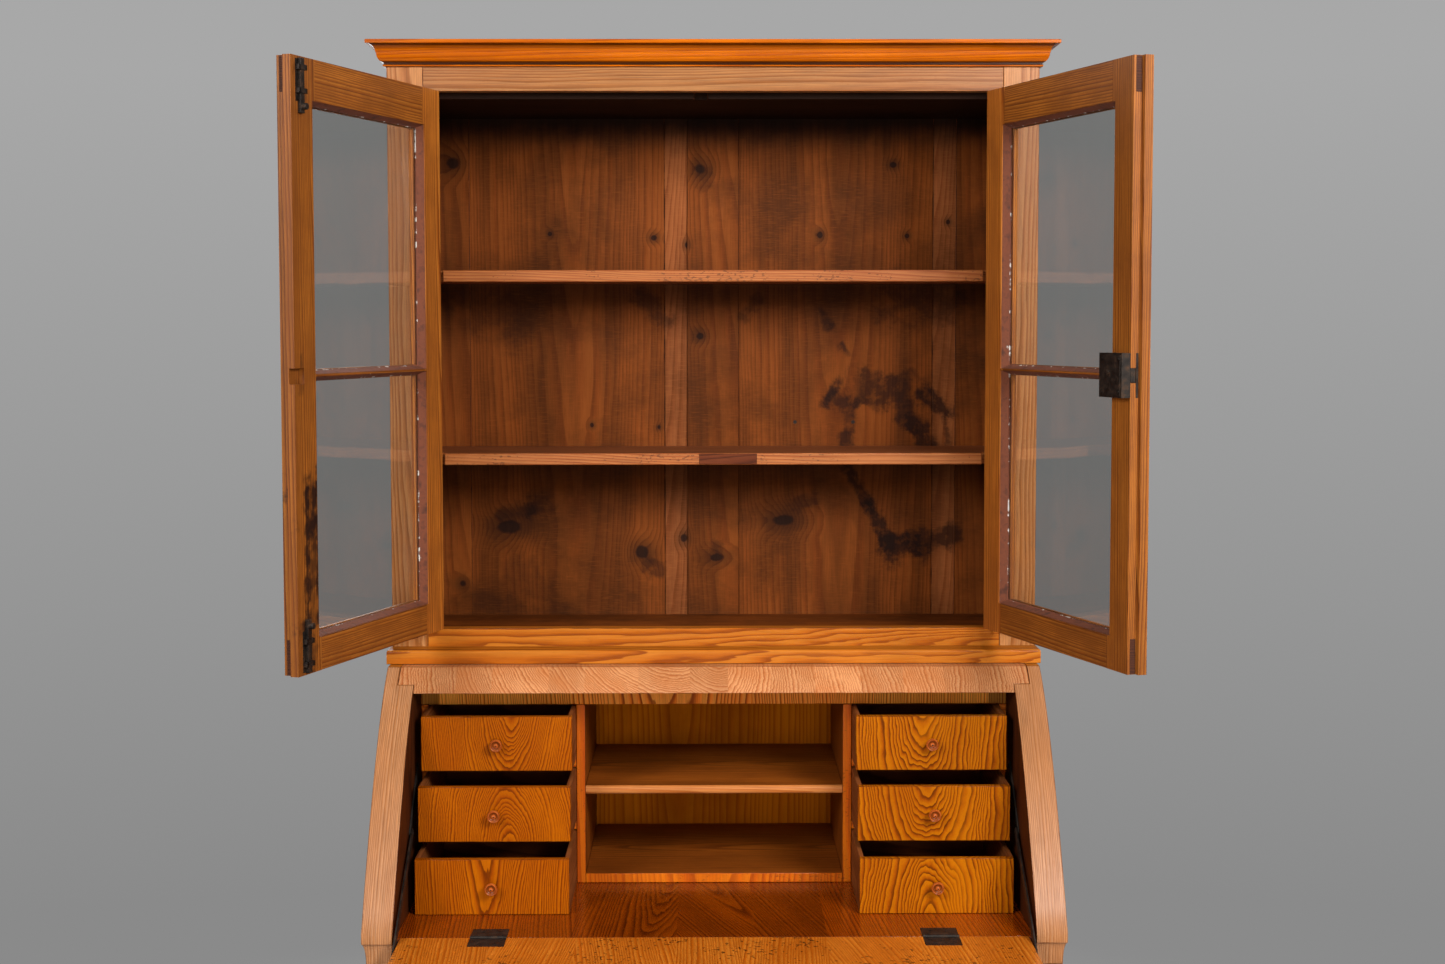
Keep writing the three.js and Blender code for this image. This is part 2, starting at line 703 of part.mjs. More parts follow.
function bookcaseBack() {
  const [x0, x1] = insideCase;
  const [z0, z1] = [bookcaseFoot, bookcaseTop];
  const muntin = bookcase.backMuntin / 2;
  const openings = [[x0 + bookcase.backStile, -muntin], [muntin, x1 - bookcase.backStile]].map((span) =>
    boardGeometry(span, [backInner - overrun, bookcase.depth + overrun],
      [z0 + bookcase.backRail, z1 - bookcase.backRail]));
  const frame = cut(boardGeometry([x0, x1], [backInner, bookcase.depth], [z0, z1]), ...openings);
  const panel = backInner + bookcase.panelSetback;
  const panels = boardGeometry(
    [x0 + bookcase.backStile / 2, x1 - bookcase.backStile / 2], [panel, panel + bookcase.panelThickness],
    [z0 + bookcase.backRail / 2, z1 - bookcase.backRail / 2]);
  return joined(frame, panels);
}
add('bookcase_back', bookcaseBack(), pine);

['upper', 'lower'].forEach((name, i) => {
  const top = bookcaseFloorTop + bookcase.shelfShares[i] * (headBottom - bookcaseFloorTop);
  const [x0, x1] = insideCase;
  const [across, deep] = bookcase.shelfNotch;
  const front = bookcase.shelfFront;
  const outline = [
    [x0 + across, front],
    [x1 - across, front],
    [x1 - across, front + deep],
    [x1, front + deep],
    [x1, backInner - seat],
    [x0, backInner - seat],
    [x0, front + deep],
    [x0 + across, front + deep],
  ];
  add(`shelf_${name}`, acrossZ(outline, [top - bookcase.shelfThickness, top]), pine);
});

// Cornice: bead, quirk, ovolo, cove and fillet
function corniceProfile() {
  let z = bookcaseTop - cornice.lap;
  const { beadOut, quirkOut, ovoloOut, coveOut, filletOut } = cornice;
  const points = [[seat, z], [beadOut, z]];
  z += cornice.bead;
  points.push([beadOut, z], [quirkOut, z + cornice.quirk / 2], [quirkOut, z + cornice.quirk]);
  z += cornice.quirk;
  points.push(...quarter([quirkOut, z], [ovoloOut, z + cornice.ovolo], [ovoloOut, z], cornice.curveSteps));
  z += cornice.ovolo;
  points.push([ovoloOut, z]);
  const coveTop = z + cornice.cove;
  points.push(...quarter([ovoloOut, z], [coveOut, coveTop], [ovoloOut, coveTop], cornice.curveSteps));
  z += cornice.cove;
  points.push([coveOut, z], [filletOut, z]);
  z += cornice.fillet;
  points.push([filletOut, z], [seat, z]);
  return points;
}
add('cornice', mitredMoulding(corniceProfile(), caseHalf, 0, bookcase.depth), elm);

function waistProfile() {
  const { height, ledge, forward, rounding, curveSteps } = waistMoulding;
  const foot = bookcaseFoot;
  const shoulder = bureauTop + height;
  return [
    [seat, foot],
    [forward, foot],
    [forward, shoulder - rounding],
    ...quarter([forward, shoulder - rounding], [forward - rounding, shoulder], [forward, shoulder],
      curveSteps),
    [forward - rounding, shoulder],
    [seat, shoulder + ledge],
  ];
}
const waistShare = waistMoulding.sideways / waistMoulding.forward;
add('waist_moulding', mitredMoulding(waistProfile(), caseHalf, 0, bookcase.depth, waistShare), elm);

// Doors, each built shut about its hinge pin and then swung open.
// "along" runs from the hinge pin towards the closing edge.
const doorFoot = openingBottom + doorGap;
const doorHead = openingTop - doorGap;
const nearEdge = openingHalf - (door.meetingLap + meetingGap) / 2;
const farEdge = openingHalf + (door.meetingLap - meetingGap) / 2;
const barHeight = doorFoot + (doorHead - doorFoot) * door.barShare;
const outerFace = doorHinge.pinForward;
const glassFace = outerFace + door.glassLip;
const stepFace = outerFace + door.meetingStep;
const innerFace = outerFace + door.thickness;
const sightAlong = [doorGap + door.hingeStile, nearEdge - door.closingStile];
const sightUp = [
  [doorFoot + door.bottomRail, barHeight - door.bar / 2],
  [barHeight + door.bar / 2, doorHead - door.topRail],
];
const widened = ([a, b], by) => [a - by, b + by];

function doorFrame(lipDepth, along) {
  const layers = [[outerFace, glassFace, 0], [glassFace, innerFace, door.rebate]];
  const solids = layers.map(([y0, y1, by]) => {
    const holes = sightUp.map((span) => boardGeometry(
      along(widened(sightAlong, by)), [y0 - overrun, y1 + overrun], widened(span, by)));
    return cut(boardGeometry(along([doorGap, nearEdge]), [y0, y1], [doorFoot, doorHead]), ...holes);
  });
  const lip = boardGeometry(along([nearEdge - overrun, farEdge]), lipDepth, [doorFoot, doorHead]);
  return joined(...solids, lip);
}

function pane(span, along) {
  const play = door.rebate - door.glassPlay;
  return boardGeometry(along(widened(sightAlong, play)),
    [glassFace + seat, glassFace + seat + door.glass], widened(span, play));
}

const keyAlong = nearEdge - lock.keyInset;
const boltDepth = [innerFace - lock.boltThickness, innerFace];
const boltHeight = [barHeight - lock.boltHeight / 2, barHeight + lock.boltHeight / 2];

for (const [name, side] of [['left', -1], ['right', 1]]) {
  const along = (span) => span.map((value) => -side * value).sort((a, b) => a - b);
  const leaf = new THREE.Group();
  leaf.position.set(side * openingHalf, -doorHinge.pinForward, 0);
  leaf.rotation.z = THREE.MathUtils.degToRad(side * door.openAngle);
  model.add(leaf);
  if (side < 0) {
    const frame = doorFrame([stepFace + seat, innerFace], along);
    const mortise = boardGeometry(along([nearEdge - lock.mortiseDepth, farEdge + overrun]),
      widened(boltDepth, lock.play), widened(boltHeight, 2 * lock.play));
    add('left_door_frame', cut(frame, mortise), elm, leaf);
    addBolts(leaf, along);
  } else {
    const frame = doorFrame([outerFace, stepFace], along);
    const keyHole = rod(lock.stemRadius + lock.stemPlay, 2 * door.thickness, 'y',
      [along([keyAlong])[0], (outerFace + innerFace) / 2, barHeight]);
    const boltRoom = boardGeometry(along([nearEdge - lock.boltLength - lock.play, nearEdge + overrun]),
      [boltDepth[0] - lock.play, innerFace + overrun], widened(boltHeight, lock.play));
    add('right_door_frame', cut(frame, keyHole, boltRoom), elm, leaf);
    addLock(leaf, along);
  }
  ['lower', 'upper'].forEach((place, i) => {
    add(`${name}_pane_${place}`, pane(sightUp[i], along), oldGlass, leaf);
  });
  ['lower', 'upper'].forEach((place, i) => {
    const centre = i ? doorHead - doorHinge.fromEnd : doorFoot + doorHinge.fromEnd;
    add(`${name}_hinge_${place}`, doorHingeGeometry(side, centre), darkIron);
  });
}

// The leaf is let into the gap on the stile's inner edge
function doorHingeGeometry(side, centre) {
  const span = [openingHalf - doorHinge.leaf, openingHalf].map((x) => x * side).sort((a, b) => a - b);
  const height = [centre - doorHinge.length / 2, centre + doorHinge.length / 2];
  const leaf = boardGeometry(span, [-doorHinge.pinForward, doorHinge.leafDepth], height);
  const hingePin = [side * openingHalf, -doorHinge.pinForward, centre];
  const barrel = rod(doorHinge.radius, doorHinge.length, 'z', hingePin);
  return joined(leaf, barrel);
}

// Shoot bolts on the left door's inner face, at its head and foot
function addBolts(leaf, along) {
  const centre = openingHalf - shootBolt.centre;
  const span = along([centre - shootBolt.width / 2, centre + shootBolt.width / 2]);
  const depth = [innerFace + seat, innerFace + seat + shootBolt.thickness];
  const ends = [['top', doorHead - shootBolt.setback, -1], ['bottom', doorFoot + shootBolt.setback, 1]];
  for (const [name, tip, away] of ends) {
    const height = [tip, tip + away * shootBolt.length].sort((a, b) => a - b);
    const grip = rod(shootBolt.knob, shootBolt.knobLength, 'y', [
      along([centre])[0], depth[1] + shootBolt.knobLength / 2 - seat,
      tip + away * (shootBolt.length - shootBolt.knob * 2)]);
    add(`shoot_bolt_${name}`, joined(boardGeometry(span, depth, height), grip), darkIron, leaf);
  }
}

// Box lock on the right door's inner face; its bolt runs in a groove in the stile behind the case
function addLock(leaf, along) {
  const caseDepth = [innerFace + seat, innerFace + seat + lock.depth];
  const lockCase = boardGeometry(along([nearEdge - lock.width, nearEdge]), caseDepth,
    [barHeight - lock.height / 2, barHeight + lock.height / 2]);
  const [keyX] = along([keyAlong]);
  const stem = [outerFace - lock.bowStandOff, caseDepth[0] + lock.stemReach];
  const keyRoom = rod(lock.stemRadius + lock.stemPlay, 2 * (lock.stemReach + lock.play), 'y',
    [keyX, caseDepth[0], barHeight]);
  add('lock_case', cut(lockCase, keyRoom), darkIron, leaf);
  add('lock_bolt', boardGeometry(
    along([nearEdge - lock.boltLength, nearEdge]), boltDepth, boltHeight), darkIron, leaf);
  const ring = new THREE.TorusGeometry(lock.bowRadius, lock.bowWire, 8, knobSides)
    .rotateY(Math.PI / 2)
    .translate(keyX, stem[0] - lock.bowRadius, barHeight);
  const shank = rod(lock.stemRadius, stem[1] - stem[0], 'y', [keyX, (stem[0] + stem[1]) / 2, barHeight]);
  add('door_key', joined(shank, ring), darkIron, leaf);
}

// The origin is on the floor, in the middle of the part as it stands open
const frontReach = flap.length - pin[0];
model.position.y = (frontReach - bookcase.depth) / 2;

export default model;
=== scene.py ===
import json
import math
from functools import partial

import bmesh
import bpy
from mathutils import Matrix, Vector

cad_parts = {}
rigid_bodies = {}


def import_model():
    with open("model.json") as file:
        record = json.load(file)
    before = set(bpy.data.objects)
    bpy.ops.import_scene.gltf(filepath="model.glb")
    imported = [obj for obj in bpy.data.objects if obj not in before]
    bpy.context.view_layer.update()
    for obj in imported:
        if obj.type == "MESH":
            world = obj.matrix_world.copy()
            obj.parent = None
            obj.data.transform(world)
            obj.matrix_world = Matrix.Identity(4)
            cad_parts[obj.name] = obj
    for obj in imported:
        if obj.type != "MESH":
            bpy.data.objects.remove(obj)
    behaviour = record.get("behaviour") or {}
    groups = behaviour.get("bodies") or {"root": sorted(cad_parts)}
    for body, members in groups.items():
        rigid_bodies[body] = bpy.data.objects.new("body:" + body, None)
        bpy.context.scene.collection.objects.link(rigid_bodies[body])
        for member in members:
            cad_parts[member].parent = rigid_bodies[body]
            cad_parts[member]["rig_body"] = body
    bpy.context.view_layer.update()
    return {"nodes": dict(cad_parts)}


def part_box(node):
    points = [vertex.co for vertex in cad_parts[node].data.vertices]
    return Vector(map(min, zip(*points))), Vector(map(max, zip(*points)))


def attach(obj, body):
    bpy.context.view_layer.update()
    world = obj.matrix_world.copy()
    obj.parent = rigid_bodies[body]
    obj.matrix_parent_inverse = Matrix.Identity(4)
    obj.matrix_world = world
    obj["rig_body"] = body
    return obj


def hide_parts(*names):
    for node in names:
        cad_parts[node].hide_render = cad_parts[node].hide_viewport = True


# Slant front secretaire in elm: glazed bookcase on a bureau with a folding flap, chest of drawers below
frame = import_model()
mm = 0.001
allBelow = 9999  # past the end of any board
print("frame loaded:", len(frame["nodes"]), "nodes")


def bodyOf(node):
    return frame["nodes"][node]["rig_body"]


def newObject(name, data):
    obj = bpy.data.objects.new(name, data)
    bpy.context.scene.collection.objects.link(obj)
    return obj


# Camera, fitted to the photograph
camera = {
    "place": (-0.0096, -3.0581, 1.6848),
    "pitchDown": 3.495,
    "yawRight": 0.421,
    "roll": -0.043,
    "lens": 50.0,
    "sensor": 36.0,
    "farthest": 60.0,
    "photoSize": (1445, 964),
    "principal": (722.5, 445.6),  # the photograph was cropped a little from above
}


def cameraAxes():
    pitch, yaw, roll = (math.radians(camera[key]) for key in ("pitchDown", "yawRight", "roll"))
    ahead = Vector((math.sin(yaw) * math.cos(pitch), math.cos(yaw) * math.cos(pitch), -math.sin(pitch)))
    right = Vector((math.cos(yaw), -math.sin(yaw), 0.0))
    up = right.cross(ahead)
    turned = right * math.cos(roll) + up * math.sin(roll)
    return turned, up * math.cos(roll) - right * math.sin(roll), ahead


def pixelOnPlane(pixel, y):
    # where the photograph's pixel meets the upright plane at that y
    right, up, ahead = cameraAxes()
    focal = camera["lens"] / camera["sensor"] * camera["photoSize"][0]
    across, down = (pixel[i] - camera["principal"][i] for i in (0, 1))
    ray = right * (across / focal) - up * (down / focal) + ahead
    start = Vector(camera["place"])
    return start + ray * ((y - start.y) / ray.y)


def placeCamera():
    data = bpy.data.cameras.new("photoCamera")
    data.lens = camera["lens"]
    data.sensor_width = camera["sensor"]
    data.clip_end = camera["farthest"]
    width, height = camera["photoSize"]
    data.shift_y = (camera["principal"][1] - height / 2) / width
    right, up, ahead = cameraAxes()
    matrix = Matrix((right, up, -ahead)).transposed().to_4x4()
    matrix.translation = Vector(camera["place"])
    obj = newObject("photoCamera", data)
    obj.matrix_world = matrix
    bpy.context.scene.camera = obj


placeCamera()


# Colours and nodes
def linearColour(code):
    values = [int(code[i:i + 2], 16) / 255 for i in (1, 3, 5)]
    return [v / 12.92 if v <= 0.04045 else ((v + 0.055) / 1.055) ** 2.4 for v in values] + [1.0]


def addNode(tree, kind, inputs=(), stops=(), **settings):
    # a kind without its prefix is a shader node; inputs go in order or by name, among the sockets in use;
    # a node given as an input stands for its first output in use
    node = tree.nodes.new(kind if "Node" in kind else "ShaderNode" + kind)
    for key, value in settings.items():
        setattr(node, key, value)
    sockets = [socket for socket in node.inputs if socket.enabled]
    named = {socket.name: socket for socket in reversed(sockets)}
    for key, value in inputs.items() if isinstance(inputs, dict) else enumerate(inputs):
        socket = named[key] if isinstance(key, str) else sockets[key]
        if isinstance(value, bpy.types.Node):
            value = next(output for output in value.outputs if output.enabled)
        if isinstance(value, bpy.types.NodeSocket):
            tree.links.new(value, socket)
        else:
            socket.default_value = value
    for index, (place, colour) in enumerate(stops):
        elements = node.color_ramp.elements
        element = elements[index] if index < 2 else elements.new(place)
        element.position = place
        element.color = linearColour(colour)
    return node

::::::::

▶ [Short task] Write out exactly the lines running from the line containing "bpy.context.scene.collection.objects.link(rigid_bodies[body])" to the line containing "cad_parts[node].hide_render = cad_parts[node].hide_viewport", with both of those lines included.

▶ [Response to the exercise]
        bpy.context.scene.collection.objects.link(rigid_bodies[body])
        for member in members:
            cad_parts[member].parent = rigid_bodies[body]
            cad_parts[member]["rig_body"] = body
    bpy.context.view_layer.update()
    return {"nodes": dict(cad_parts)}


def part_box(node):
    points = [vertex.co for vertex in cad_parts[node].data.vertices]
    return Vector(map(min, zip(*points))), Vector(map(max, zip(*points)))


def attach(obj, body):
    bpy.context.view_layer.update()
    world = obj.matrix_world.copy()
    obj.parent = rigid_bodies[body]
    obj.matrix_parent_inverse = Matrix.Identity(4)
    obj.matrix_world = world
    obj["rig_body"] = body
    return obj


def hide_parts(*names):
    for node in names:
        cad_parts[node].hide_render = cad_parts[node].hide_viewport = True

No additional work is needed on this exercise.